If we take it as segments of Japanese history, presented with Ivan Morris’s customary authority and stylishness, there can be no objection to this book: or only to the overload of notes perhaps, for surely the layman will not want this heavy apparatus (it adds 150 pages to the book) or the specialist need it? Yet the admiration which one is invited to feel for these expensive losers prompts the reflection that, noble failure or ignoble success, the accompanying slaughter is very much the same—and much of it among those innocents whose only ideal is to survive decently. Another reflection prompted by both of the books under review, and by others, is that what the West has learned about the Japanese in recent decades is largely confined to the abnormally good or the abnormally evil, to the superhuman or the inhuman.

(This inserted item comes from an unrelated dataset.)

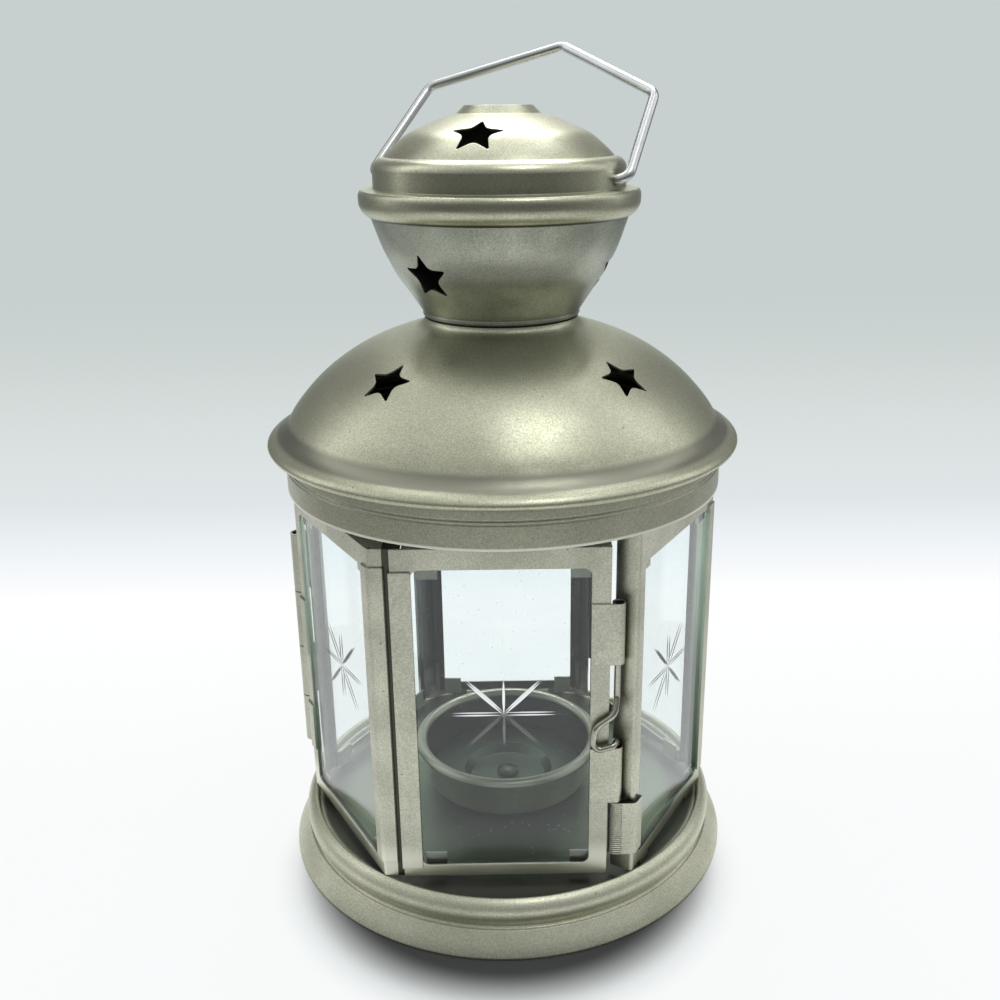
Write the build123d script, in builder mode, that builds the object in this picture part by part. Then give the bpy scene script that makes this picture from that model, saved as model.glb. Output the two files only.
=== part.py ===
from build123d import *
from math import asin, cos, radians, sin
import os

os.makedirs("parts", exist_ok=True)

# A six-sided lantern of pressed sheet and glass for one tea light, in millimetres.
# The axis of the lantern is upright at x = 0, y = 0, it stands on z = 0 and its door faces -Y.

# Sheet, glass and wire
sheet = 0.5
pan_sheet = 0.6
glass = 2.0
overrun = 6.0
slot_gap = 0.1
lay_gap = 0.05
swing_gap = 0.3

# Six sides round the chamber: three wider plain plates and three bent plates between them
corner_radius = 59.0
wide_side_angle = 68.4
turn_count = 3
bend_radius = 0.9
side_height = 103.3
leaf_lift = 0.2
leaf_drop = 8.5
leaf_return = 6.0
seam_flange = 8.0
hinge_flange = 5.3

# Base pan, wider than the corners, with a sunk floor and a boss
base_flare = 6.0
lip_height = 14.7
lip_curl = 1.3
floor_drop = 1.9
boss_radius = 19.2
boss_top_radius = 17.6
boss_rise = 1.65

# Windows, the same in every side, by what is left round them
window_side = 3.53
window_rise = 3.4
window_drop = 5.6
window_corner = 2.0
window_shift = 0.7

# Plain plates, measured along the side from the seam corner or back from the other one
plate_start = 5.3
plate_inset = 6.93
recess_start = 3.9
strip_start = 4.9
strip_rise = 2.7
strip_drop = 6.0
band_rise = 4.5
band_drop = 4.8

# Panes and the clips that hold them
pane_margin = 1.65
clip_width = 5.6
clip_inset = 2.9
clip_length = 6.0
clip_height = 8.8

# Tabs through the floor and the top plate
tab_width = 5.0
tab_inset = 5.15
tab_fold = 3.0

# Rolled knuckles and pins of the hinges
hinge_inset = 3.9
hinge_rise = 2.6
hinge_radius = 2.3
hinge_bore = 1.8
pin_clearance = 0.05
pin_recess = 0.8

# Rolled knuckles of the latch, flush with their straps, and the flange bent back behind them
latch_inset = 4.87
latch_radius = 1.7
latch_bore = 1.2
latch_flange = 5.45
latch_flange_drop = 3.6

# Latch bolt, a bent wire that drops through the knuckles
bolt_wire = 0.85
bolt_inset = 2.4
bolt_engagement = 7.0
bolt_lift = 7.95
bolt_turn_run = 1.6
bolt_bends = [3.0, 3.5, 4.5, 2.2, 1.6, 1.1, 1.1]
loop_reach = 6.3
loop_rise = 2.7

# Candle dish
dish_radius = 27.7
dish_wall_radius = 24.4
dish_foot_radius = 23.5
dish_depth = 13.0
dish_rim_drop = 2.6
well_radius = 13.4
well_depth = 2.2
well_slope = 2.2
rivet_head_radius = 3.2
rivet_head_side = 1.2
rivet_head_height = 2.0
rivet_shank_radius = 1.6
rivet_tail_height = 1.0

# Top plate, roof collar and roof dome, with heights from the tops of the sides
top_plate_ledge = 3.3
collar_fit = 0.6
collar_drop = 5.3
crease_rises = [1.15, 2.15]
crease_depth = 0.2
crease_half_width = 0.3
flare_rise = 4.9
bead_overhang = 4.5
bead_rise = 5.7
roof_height = 33.6
neck_radius = 20.5
neck_ledge = 2.1
stand_inset = 1.1

# Chimney bowl and cap, each height from the one below
bowl_top_radius = 33.5
bowl_height = 25.9
flange_overhang = 3.0
flange_height = 7.2
band_inset = 0.9
band_height = 4.8
cap_height = 13.0
knob_radius = 10.8
knob_top_radius = 8.7
knob_height = 2.0

# Punched stars
star_tip_radius = 7.0
star_tip_fillet = 0.35
star_valley_radius = 3.2
star_valley_fillet = 2.2
star_tip_count = 5
roof_star_azimuths = [-130.9, -45.4, 47.0, 139.0]
bowl_star_azimuths = [-130.2, -10.2, 109.8]
cap_star_azimuths = [-103.3, 18.1, 138.1]

# Carrying bail, leaning back as it rests
bail_wire = 1.3
bail_azimuth = -29.3
bail_lean = 45.0
bail_pivot_rise = 2.3
bail_end_inset = 3.1
bail_right_reach = 3.3
bail_left_reach = 8.1
bail_right_bend = (34.2, 28.3)
bail_apex = (1.9, 46.0)
bail_left_bend = (-35.0, 31.9)
bail_foot_fillet = 2.8
bail_bend_fillet = 3.6

# Knuckles, as shares of the height of the leaf, and the finger loop, as shares of its own room
hinge_plain_shares = [(0.663, 0.8501), (0.3036, 0.4737)]
hinge_bent_shares = [(0.4769, 0.6598), (0.1418, 0.3004)]
latch_door_shares = [(0.6638, 0.8404), (0.2368, 0.4091)]
latch_keeper_shares = [(0.0655, 0.2336)]
loop_shares = [
    (0.1, 0.8, 0.43), (0.86, 0.95, 0.29), (1.0, 1.0, 0.083), (0.78, 1.0, 0.012), (0.14, 0.96, 0.058),
]
loop_entry_share = 0.083

# Profiles, as shares of the room between two named radii and two named heights
skirt_shares = [(1.0, 0.045), (0.87, 0.15), (0.59, 0.31), (0.36, 0.43)]
groove_shares = [(0.36, 0.43), (0.215, 0.462), (0.22, 0.50)]
ring_shares = [
    (0.22, 0.50), (0.344, 0.60), (0.41, 0.71), (0.39, 0.82),
    (0.28, 0.91), (0.12, 0.975), (0.0, 1.0),
]
curl_shares = [(1.0, 1.0), (0.46, 0.8), (0.2, 0.4), (0.0, 0.0)]
boss_side_shares = [(1.0, 0.0), (0.55, 0.12), (0.3, 0.88), (0.0, 1.0)]
rim_shares = [
    (0.93, 0.05), (1.0, 0.35), (0.9, 0.75), (0.62, 0.98), (0.36, 0.96), (0.1, 0.7), (0.0, 0.25),
]
flare_shares = [(0.0, 0.0), (0.2, 0.35), (0.66, 0.65), (1.0, 0.88)]
bead_shares = [
    (0.9679, 0.0), (0.992, 0.0179), (0.9995, 0.0446), (0.9874, 0.0729), (0.9622, 0.0967),
    (0.9335, 0.1146),
]
dome_shares = [
    (0.9335, 0.1146), (0.906, 0.1399), (0.8739, 0.1875), (0.8463, 0.247), (0.7789, 0.3661),
    (0.6718, 0.5149), (0.528, 0.6637), (0.3725, 0.7824), (0.2064, 0.8717), (0.0583, 0.933),
]
neck_shares = [(0.0583, 0.933), (0.0241, 0.953), (0.0057, 0.9762), (0.0, 1.0)]
foot_shares = [(0.0077, 0.0174), (0.0346, 0.0386), (0.0269, 0.0637)]
bowl_shares = [
    (0.0269, 0.0637), (0.16, 0.165), (0.3323, 0.297), (0.5185, 0.43), (0.6623, 0.567),
    (0.7885, 0.7), (0.8915, 0.838), (1.0, 1.0),
]
flange_shares = [(0.0, 0.0), (0.66, 0.2), (0.96, 0.45), (1.0, 0.68), (0.93, 0.86), (0.72, 0.95)]
shoulder_shares = [(1.0, 0.0), (0.9776, 0.1), (0.9252, 0.18), (0.8579, 0.215)]
cap_dome_shares = [
    (0.8579, 0.215), (0.7772, 0.354), (0.683, 0.492), (0.5693, 0.638), (0.3764, 0.785),
    (0.2014, 0.9), (0.0, 1.0),
]
roof_star_height_share = 0.689
bowl_star_height_share = 0.456
cap_star_height_share = 0.57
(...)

Of the merely human, neither great monsters nor great heroes, we have heard little: they remain, indeed, a silent majority. And that is a pity, for they are truly interesting.

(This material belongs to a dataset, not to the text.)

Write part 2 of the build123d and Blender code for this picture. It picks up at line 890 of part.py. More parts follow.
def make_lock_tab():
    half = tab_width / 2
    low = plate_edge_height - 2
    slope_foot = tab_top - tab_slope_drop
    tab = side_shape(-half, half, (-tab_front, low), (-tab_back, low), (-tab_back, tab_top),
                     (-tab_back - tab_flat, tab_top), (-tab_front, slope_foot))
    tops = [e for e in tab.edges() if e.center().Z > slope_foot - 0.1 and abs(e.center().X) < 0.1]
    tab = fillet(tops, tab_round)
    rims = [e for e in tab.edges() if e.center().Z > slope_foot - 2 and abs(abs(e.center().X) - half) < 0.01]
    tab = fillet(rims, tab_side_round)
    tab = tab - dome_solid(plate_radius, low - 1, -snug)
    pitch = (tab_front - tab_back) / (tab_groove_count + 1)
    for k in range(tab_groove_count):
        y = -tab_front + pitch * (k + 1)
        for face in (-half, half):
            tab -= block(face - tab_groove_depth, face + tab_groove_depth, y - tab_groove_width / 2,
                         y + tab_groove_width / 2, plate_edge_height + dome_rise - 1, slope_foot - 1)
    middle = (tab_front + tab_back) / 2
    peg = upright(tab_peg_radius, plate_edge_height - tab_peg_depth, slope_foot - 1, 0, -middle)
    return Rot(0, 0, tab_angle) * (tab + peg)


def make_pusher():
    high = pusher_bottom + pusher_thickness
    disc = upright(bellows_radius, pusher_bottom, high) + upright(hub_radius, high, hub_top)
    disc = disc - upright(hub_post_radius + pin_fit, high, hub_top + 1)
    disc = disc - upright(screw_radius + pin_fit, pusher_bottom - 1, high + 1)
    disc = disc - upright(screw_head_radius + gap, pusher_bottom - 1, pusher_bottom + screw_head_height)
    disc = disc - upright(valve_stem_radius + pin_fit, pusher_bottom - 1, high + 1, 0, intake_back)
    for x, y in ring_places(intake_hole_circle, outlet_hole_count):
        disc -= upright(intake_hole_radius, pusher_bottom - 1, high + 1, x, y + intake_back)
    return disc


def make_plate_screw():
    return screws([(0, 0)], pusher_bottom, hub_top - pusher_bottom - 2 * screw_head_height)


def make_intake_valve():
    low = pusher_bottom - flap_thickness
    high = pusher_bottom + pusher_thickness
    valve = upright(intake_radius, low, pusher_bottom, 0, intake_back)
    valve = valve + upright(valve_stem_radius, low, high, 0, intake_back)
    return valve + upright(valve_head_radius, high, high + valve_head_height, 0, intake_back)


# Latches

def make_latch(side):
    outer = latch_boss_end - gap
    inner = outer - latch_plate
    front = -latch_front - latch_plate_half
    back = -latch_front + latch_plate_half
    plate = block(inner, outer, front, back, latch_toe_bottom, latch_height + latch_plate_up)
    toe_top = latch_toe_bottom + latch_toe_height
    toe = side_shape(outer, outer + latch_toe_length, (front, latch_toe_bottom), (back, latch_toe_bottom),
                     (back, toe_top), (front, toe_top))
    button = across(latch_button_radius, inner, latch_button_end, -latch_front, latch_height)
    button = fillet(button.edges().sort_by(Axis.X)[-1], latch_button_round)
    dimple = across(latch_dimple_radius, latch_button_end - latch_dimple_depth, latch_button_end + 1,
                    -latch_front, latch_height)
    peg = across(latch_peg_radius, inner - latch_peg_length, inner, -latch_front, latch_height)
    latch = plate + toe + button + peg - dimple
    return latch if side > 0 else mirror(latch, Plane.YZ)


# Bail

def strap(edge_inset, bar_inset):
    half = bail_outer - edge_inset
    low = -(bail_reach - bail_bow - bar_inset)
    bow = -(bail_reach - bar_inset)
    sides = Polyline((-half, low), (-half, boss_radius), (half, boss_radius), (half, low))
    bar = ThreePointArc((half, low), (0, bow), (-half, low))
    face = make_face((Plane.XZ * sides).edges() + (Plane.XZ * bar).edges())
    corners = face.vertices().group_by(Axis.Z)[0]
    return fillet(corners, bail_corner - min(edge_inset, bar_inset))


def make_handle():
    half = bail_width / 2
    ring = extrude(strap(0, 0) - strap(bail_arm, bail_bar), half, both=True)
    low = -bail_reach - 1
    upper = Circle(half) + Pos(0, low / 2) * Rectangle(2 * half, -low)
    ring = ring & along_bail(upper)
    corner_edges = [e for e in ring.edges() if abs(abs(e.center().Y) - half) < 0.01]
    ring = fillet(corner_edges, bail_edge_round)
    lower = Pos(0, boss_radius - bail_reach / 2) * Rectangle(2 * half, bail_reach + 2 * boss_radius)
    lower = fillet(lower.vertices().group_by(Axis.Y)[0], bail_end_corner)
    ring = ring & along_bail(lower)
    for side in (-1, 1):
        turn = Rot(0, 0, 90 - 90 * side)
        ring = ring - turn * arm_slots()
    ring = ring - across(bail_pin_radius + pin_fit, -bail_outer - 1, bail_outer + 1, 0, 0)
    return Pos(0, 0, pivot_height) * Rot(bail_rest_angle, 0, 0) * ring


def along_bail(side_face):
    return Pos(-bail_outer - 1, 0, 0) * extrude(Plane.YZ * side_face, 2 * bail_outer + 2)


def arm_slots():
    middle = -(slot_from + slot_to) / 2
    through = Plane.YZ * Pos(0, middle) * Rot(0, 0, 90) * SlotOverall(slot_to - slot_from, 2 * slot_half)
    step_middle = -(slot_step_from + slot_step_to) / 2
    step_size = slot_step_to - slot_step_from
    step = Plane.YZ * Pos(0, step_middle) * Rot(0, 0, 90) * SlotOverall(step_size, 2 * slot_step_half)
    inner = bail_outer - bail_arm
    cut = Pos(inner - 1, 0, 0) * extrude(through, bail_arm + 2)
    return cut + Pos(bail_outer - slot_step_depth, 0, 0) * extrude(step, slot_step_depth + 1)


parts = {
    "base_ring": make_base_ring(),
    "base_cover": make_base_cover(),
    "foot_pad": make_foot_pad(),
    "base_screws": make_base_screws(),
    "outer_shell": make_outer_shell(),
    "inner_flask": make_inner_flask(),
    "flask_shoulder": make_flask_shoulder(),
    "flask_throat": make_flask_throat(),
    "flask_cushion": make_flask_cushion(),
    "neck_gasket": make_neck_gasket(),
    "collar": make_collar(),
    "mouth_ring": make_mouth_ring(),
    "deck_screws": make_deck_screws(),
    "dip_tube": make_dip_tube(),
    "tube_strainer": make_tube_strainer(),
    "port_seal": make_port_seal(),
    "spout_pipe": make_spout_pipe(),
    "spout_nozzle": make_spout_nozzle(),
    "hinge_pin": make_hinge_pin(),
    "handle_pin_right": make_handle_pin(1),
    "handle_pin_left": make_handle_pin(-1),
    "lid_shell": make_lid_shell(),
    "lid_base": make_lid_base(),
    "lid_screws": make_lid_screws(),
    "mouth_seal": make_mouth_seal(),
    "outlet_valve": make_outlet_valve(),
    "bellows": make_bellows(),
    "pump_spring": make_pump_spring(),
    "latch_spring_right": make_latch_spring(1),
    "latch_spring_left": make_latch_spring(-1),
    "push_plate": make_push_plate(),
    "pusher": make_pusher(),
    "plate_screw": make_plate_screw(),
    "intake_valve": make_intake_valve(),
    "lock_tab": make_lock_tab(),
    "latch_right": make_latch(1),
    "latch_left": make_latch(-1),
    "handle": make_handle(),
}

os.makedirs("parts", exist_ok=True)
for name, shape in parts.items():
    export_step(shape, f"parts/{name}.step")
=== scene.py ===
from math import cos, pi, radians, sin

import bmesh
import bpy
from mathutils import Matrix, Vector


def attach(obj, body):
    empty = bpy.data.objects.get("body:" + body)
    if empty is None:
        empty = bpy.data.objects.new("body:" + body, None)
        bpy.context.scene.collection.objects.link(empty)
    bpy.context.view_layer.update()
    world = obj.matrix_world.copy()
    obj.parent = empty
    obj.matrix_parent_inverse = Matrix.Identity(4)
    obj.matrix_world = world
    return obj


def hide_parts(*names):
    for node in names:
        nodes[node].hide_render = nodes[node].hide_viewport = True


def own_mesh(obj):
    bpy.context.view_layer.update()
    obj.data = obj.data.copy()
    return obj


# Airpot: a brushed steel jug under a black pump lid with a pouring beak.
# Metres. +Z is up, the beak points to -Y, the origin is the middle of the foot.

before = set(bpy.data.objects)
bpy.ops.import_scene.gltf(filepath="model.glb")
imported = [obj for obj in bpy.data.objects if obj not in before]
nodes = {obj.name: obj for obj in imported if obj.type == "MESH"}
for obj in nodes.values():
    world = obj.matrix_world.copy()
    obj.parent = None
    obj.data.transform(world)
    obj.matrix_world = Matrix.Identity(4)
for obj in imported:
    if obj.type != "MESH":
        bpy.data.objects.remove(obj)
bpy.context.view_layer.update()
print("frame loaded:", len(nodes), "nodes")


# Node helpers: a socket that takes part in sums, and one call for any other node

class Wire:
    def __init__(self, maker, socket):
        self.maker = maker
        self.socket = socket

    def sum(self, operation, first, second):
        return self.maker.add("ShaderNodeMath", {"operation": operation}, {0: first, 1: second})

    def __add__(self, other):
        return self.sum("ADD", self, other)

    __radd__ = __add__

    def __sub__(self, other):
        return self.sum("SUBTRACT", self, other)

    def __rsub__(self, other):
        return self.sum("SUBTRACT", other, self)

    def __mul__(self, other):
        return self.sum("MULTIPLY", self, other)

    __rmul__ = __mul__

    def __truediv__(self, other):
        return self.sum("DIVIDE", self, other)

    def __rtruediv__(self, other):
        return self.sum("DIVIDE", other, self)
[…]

“It must be terrible to be born barbarian—terrible,” comments one of those savage, beautiful, death-filled samurai in Shogun apropos of Blackthorne’s brutish inability to grasp the philosophy of the tea-ceremony. It may be the case that Western civilization is going down the drain, helped on vigorously by its own hard-earned virtues as much as by its vices. But if so, is there any need to kowtow on the way down? Would you honestly like to be born a samurai, a geisha, a Japanese Messiah, or a kamikaze pilot—let alone one of those innocent by-standing peasants whose heads were lopped off to try a noble’s sword?
A last thought. The Japanese, let’s remember, are masters of the miniature, believing (like Ben Jonson) that “In small proportions we just beauties see,” and an old haiku comes to mind.
O lonely pine-tree
Spare a little of your bark For my love poem…
Painstaking also takes paper, and between them these two books must have accounted for a small forest.